Source excerpt
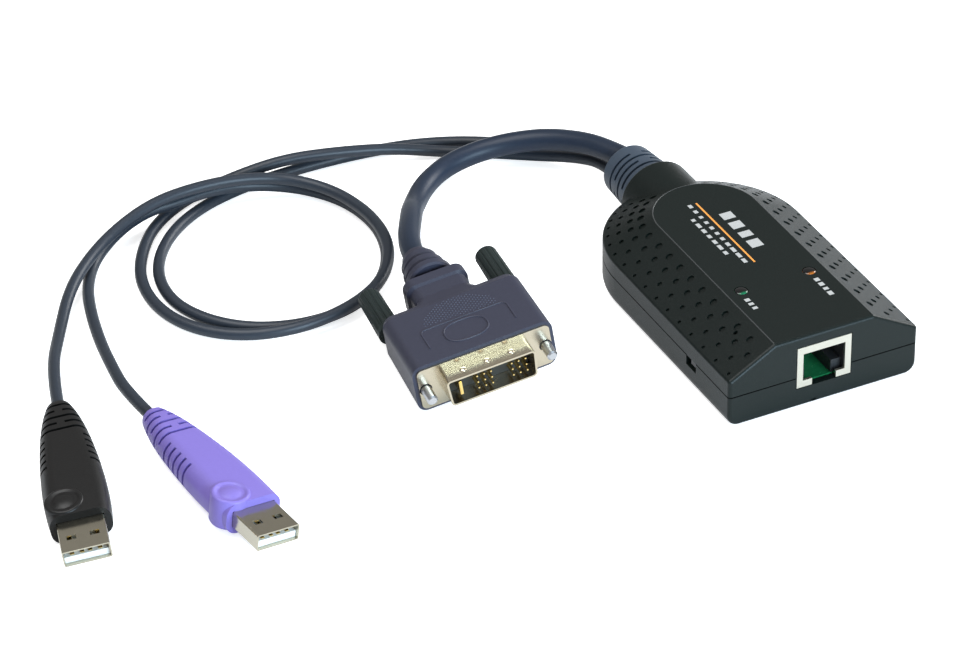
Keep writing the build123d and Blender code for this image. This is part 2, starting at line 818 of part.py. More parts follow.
def usb_rib_slots():
    """rings between the ribs: crossed ones near the cable, side ones further on"""
    half = usb_grip_length
    with BuildPart() as slots:
        for index in range(usb_ribs):
            start = usb_rib_first + index * usb_rib_pitch
            add(block(-half, half, start, start + usb_rib_width, -half, half))
            reach = 1.0
            if index % 2:
                add(block(-reach, reach, start, start + usb_rib_width, -half, half), mode=Mode.SUBTRACT)
            else:
                add(block(-half, half, start, start + usb_rib_width, -reach, reach), mode=Mode.SUBTRACT)
        for index in range(usb_side_ribs):
            start = usb_side_rib_first + index * usb_rib_pitch
            width = 12.6 + 0.3 * index
            inner = width / 2 - usb_side_rib_reach + 1
            add(block(-half, -inner, start, start + usb_rib_width, -half, half))
            add(block(inner, half, start, start + usb_rib_width, -half, half))
        add(usb_grip_form(usb_rib_depth), mode=Mode.SUBTRACT)
    return slots.part


def usb_grip():
    """overmoulded grip with ribs, a ring-shaped recess and the bore for the shell"""
    top = usb_grip_sections[-2][2] / 2
    shell_half = usb_shell_width / 2 + usb_fit
    shell_up = usb_shell_height / 2 + usb_fit
    with BuildPart() as grip:
        add(usb_grip_form(0))
        add(usb_rib_slots(), mode=Mode.SUBTRACT)
        with BuildSketch(Plane.XY.offset(top - usb_ring_depth)):
            with Locations((0, usb_ring_at)):
                Circle(usb_ring_diameter / 2)
                Circle(usb_ring_diameter / 2 - usb_ring_width, mode=Mode.SUBTRACT)
        extrude(amount=1, mode=Mode.SUBTRACT)
        add(
            block(-shell_half, shell_half, usb_grip_length - usb_shell_in_grip - usb_fit,
                  usb_grip_length + 1, -shell_up, shell_up),
            mode=Mode.SUBTRACT,
        )
    return grip.part


def usb_shell():
    """folded sheet shell with two windows in each broad face"""
    half = usb_shell_width / 2
    up = usb_shell_height / 2
    back = usb_grip_length - usb_shell_in_grip
    front = usb_grip_length + usb_shell_length
    window_y = front - usb_window_inset
    with BuildPart() as shell:
        add(block(-half, half, back, front, -up, up))
        fillet(shell.edges().filter_by(Axis.Y), 0.5)
        add(
            block(-half + usb_shell_sheet, half - usb_shell_sheet, back - 1, front + 1,
                  -up + usb_shell_sheet, up - usb_shell_sheet),
            mode=Mode.SUBTRACT,
        )
        with BuildSketch(Plane.XY.offset(-up - 1)):
            with Locations((-usb_window_across, window_y), (usb_window_across, window_y)):
                Rectangle(usb_window_width, usb_window_length)
        extrude(amount=2 * up + 2, mode=Mode.SUBTRACT)
    return shell.part


def usb_tongue():
    """insulating tongue on the lower side of the shell"""
    half = usb_shell_width / 2 - usb_shell_sheet - usb_fit
    low = -usb_shell_height / 2 + usb_shell_sheet + usb_fit
    back = usb_grip_length - usb_shell_in_grip
    front = usb_grip_length + usb_shell_length - usb_tongue_inset
    up = usb_shell_height / 2 - usb_shell_sheet - usb_fit
    with BuildPart() as tongue:
        add(block(-half, half, back, front, low, low + usb_tongue_height))
        add(block(-half, half, back, usb_grip_length - 1, low, up))
    return tongue.part


def usb_contacts():
    """four flat contacts on the tongue"""
    top = -usb_shell_height / 2 + usb_shell_sheet + usb_fit + usb_tongue_height
    end = usb_grip_length + usb_shell_length - usb_tongue_inset - 0.6
    with BuildPart() as contacts:
        for side in (-1, 1):
            for across in usb_contact_across:
                x = side * across
                add(
                    block(x - usb_contact_width / 2, x + usb_contact_width / 2,
                          end - usb_contact_length, end, top, top + usb_contact_height)
                )
    return contacts.part


# The two computer plugs, alike but for colour
usb_pieces = {
    "grip": usb_grip(), "shell": usb_shell(), "tongue": usb_tongue(), "contacts": usb_contacts(),
}
for plug_name, at, turn in (
    ("black", black_plug_at, black_plug_turn),
    ("purple", purple_plug_at, purple_plug_turn),
):
    plane = plug_plane(at, turn)
    for piece_name, piece in usb_pieces.items():
        placed = plane.location * piece
        placed.label = f"{plug_name}_usb_{piece_name}"
        export_step(placed, f"parts/{placed.label}.step")


def rounded_loft(sections):
    """straight-sided loft through rounded rectangles: distance along, width, height, corner"""
    with BuildPart() as form:
        for along, width, height, corner in sections:
            with BuildSketch(across_plane(along)):
                RectangleRounded(width, height, corner)
        loft(ruled=True)
    return form.part


def dshell_sketch(inset):
    """mouth of the video plug, slightly narrower at its lower side"""
    half = dshell_width / 2
    up = dshell_height / 2
    with BuildSketch() as mouth:
        with BuildLine():
            Polyline((-half, up), (half, up), (half - dshell_taper, -up), (-half + dshell_taper, -up), close=True)
        make_face()
        fillet(mouth.vertices(), dshell_corner)
        if inset:
            offset(amount=-inset)
    return mouth.sketch


# Video plug: moulded hood with ears for the thumbscrews and a ribbed tail
hood_front = video_plug_length - flange_thickness
hood_rear = hood_front - hood_length
bar_front = neck_bar_at + neck_bar_length
rod_bore_radius = rod_diameter / 2 + rod_bore_clearance
relief_outline = [(0, 0), (0, relief_tail_radius)]
for index in reversed(range(relief_rings)):
    ring_front = neck_bar_at - relief_groove_width - index * (relief_ring_length + relief_groove_width)
    ring_rear = ring_front - relief_ring_length
    ring_radius = relief_ring_radius - index * relief_ring_drop
    relief_outline += [
        (ring_rear, relief_groove_radius), (ring_rear, ring_radius - relief_ring_round),
        (ring_rear + relief_ring_round, ring_radius), (ring_front - relief_ring_round, ring_radius),
        (ring_front, ring_radius - relief_ring_round), (ring_front, relief_groove_radius),
    ]
relief_outline += [(neck_bar_at + 1, relief_groove_radius), (neck_bar_at + 1, 0)]
with BuildPart() as video_hood:
    add(rounded_loft((
        (hood_rear, hood_width - 2 * hood_rear_inset, hood_height - 2 * hood_rear_drop, hood_corner),
        (hood_rear + hood_rear_round, hood_width - hood_rear_inset / 2, hood_height - hood_rear_drop, hood_corner),
        (hood_front, hood_width, hood_height, hood_corner),
    )))
    add(rounded_loft((
        (bar_front - 1, hood_neck_width, hood_neck_height, hood_neck_corner),
        (hood_rear - hood_neck_flare_length, hood_neck_width, hood_neck_height, hood_neck_corner),
        (hood_rear + 1, hood_neck_width + 2 * hood_neck_flare, hood_neck_height + 2 * hood_neck_rise,
         hood_neck_corner),
    )))
    add(rounded_loft((
        (neck_bar_at, neck_bar_width - 2 * neck_bar_round, neck_bar_height - 2 * neck_bar_round, neck_bar_corner),
        (neck_bar_at + neck_bar_round, neck_bar_width, neck_bar_height, neck_bar_corner),
        (bar_front - neck_bar_round, neck_bar_width, neck_bar_height, neck_bar_corner),
        (bar_front, neck_bar_width - 2 * neck_bar_round, neck_bar_height - 2 * neck_bar_round, neck_bar_corner),
    )))
    with BuildSketch(Plane.XY):
        with BuildLine():
            Polyline(*[(radius, along) for along, radius in relief_outline], close=True)
        make_face()
    revolve(axis=Axis.Y)
    for side in (-1, 1):
        add(
            round_bar(rod_bore_radius, hood_rear - 1, hood_front + 1, 0, side * screw_spacing / 2),
            mode=Mode.SUBTRACT,
        )
    with BuildSketch(across_plane(hood_front + 1)):
        add(dshell_sketch(dshell_sheet))
    extrude(amount=1 + pin_root, mode=Mode.SUBTRACT)

# Video plug: flange plate and mouth, drawn from one sheet
with BuildPart() as video_shell:
    with BuildSketch(across_plane(video_plug_length)):
        RectangleRounded(flange_width, flange_height, flange_corner)
        with GridLocations(screw_spacing, 0, 2, 1):
            Circle(rod_diameter / 2 + 0.3, mode=Mode.SUBTRACT)
    extrude(amount=flange_thickness)
    with BuildSketch(across_plane(video_plug_length + dshell_length)):
        add(dshell_sketch(0))
    extrude(amount=dshell_length)
    with BuildSketch(across_plane(video_plug_length + dshell_length + 1)):
        add(dshell_sketch(dshell_sheet))
    extrude(amount=dshell_length + flange_thickness + 2, mode=Mode.SUBTRACT)
    dimple_y = video_plug_length + dshell_length / 2
    for up in (dshell_height / 2 - dimple_depth, -dshell_height / 2 - 1 + dimple_depth):
        with BuildSketch(Plane.XY.offset(up)):
            with Locations((0, dimple_y)):
                with GridLocations(dimple_pitch, 0, dimple_count, 1):
                    Circle(dimple_diameter / 2)
        extrude(amount=1, mode=Mode.SUBTRACT)

# Video plug: insulator that carries the pins
insert_rear = hood_front - pin_root + usb_fit
insert_face = video_plug_length
with BuildPart() as video_insert:
    with BuildSketch(across_plane(insert_face)):
        add(dshell_sketch(dshell_sheet + usb_fit))
        for edge, step in ((pin_left_edge, 1), (pin_right_edge, -1)):
            for column in range(pin_columns):
                with GridLocations(0, pin_pitch, 1, pin_rows):
                    with Locations((edge + step * column * pin_pitch, 0)):
                        Circle(pin_diameter / 2, mode=Mode.SUBTRACT)
        with Locations((blade_x, 0)):
            Rectangle(blade_thickness, blade_width, mode=Mode.SUBTRACT)
    extrude(amount=insert_face - insert_rear)

# Video plug: two groups of nine pins
with BuildPart() as video_pins:
    with BuildSketch(across_plane(insert_face + pin_length)):
        for edge, step in ((pin_left_edge, 1), (pin_right_edge, -1)):
            for column in range(pin_columns):
                with GridLocations(0, pin_pitch, 1, pin_rows):
                    with Locations((edge + step * column * pin_pitch, 0)):
                        Circle(pin_diameter / 2)
    extrude(amount=insert_face + pin_length - insert_rear)

# Video plug: flat ground blade beside the pins
with BuildPart() as video_blade:
    with BuildSketch(across_plane(insert_face + pin_length)):
        with Locations((blade_x, 0)):
            Rectangle(blade_thickness, blade_width)
    extrude(amount=insert_face + pin_length - insert_rear)


def thumb_grip(side):
    """fluted grip, moulded on the end of the rod behind the ear"""
    x = side * screw_spacing / 2
    front = hood_rear - thumb_gap
    rear = front - thumb_length
    with BuildPart() as grip:
        with BuildSketch(across_plane(rear)):
            with Locations((x, 0)):
                Circle(thumb_rear_radius)
        with BuildSketch(across_plane(front)):
            with Locations((x, 0)):
                Circle(thumb_radius)
        loft()
        fillet(grip.faces().sort_by(Axis.Y)[0].edges(), 0.6)
        with BuildSketch(across_plane(front - 1.5)):
            with Locations((x, 0)):
                with PolarLocations(thumb_radius, thumb_flutes):
                    Circle(thumb_flute_radius)
        extrude(amount=thumb_length, mode=Mode.SUBTRACT)
        add(round_bar(rod_diameter / 2, front - thumb_socket_depth, front + 1, 0, x), mode=Mode.SUBTRACT)
    return grip.part


def thumb_rod(side):
    """steel rod through the ear, threaded at its tip"""
    x = side * screw_spacing / 2
    start = hood_rear - thumb_gap - thumb_socket_depth
    with BuildPart() as rod:
        add(round_bar(rod_diameter / 2, start, video_plug_length + rod_reach, 0, x))
        chamfer(rod.faces().sort_by(Axis.Y)[-1].edges(), rod_tip_chamfer)
    return rod.part


video_plane = plug_plane(video_plug_at, video_plug_turn)
for piece_name, piece in (
    ("video_hood", video_hood.part), ("video_shell", video_shell.part),
    ("video_insert", video_insert.part), ("video_pins", video_pins.part), ("video_blade", video_blade.part),
    ("left_thumb_grip", thumb_grip(1)), ("left_thumb_rod", thumb_rod(1)),
    ("right_thumb_grip", thumb_grip(-1)), ("right_thumb_rod", thumb_rod(-1)),
):
    placed = video_plane.location * piece
    placed.label = piece_name
    export_step(placed, f"parts/{piece_name}.step")
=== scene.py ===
import math

import bmesh
import bpy
from mathutils import Matrix, Vector


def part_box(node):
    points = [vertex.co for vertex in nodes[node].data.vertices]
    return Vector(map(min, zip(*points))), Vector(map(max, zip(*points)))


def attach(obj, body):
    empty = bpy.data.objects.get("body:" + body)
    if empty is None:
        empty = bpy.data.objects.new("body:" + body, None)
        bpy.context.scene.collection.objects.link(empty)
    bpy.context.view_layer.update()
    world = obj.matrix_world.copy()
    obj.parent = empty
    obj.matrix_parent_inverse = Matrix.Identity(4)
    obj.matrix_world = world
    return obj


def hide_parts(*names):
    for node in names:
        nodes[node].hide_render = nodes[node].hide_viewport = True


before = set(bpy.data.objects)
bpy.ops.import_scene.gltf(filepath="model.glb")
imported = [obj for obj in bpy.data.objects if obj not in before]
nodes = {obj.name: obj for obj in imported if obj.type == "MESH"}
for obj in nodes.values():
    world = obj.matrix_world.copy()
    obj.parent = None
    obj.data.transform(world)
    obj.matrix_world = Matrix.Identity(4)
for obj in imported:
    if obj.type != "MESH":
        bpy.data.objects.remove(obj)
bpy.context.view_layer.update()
MM = 0.001

# The photographed view. The dongle lies on a pale sheet and is seen from its front left,
# from about a metre away and a third of the way up, through a long lens.
azimuth = math.radians(-25.89)
elevation = math.radians(34.39)
camera_roll = math.radians(-0.9)
camera_distance = 1147.17 * MM
aim_right, aim_up = 87.39 * MM, -16.19 * MM
front_face_y = -45.4 * MM
back = Vector((
    math.sin(azimuth) * math.cos(elevation),
    -math.cos(azimuth) * math.cos(elevation),
    math.sin(elevation),
))
level_right = Vector((0, 0, 1)).cross(back).normalized()
level_up = back.cross(level_right)
camera_right = math.cos(camera_roll) * level_right + math.sin(camera_roll) * level_up
camera_up = math.cos(camera_roll) * level_up - math.sin(camera_roll) * level_right
camera_place = camera_distance * back - aim_right * camera_right - aim_up * camera_up
camera_place.y += front_face_y
camera_data = bpy.data.cameras.new("camera")
camera_data.sensor_width = 36
camera_data.lens = 168.75
camera = bpy.data.objects.new("camera", camera_data)
bpy.context.scene.collection.objects.link(camera)
camera.matrix_world = Matrix((
    (camera_right.x, camera_up.x, back.x, camera_place.x),
    (camera_right.y, camera_up.y, back.y, camera_place.y),
    (camera_right.z, camera_up.z, back.z, camera_place.z),
    (0, 0, 0, 1),
))
bpy.context.scene.camera = camera
bpy.context.scene.view_settings.view_transform = "Standard"


# The sheet that the dongle lies on: smooth white card, far larger than the view, in a pale
# world, with soft lamps above it and on its right and a stronger, cooler one in front.
def node_tree(name):
    """new material, with its node tree and its shader"""
    material = bpy.data.materials.new(name)
    material.use_nodes = True
    tree = material.node_tree
    shader = tree.nodes["Principled BSDF"]
    return material, tree, shader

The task
In the listing above, please print only the lines from the first one to the line where "return slots.part" appears, exactly as written, both of those lines included.

Completed task
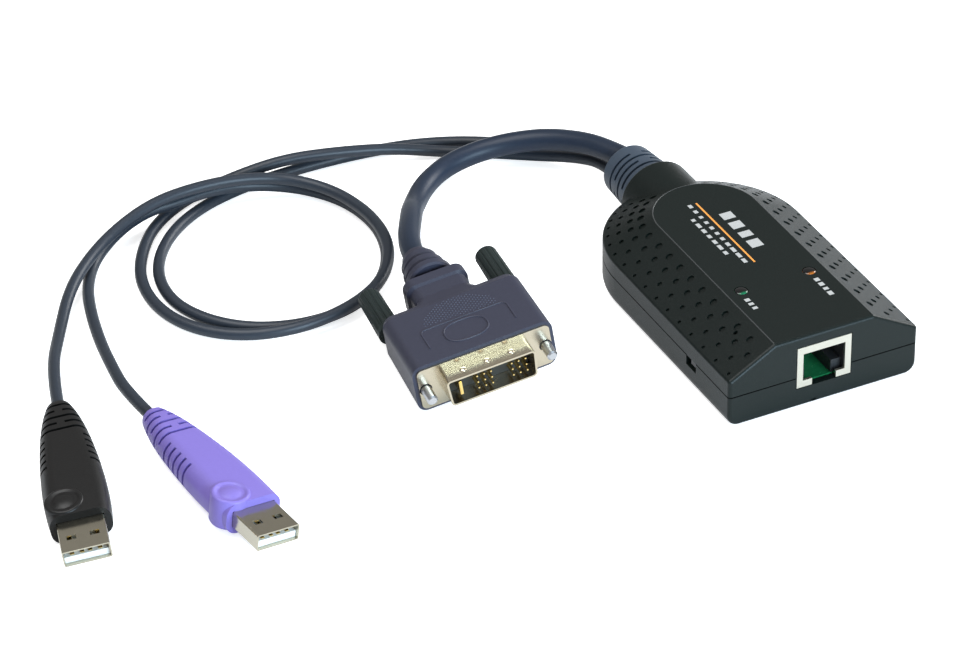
Keep writing the build123d and Blender code for this image. This is part 2, starting at line 818 of part.py. More parts follow.
def usb_rib_slots():
    """rings between the ribs: crossed ones near the cable, side ones further on"""
    half = usb_grip_length
    with BuildPart() as slots:
        for index in range(usb_ribs):
            start = usb_rib_first + index * usb_rib_pitch
            add(block(-half, half, start, start + usb_rib_width, -half, half))
            reach = 1.0
            if index % 2:
                add(block(-reach, reach, start, start + usb_rib_width, -half, half), mode=Mode.SUBTRACT)
            else:
                add(block(-half, half, start, start + usb_rib_width, -reach, reach), mode=Mode.SUBTRACT)
        for index in range(usb_side_ribs):
            start = usb_side_rib_first + index * usb_rib_pitch
            width = 12.6 + 0.3 * index
            inner = width / 2 - usb_side_rib_reach + 1
            add(block(-half, -inner, start, start + usb_rib_width, -half, half))
            add(block(inner, half, start, start + usb_rib_width, -half, half))
        add(usb_grip_form(usb_rib_depth), mode=Mode.SUBTRACT)
    return slots.part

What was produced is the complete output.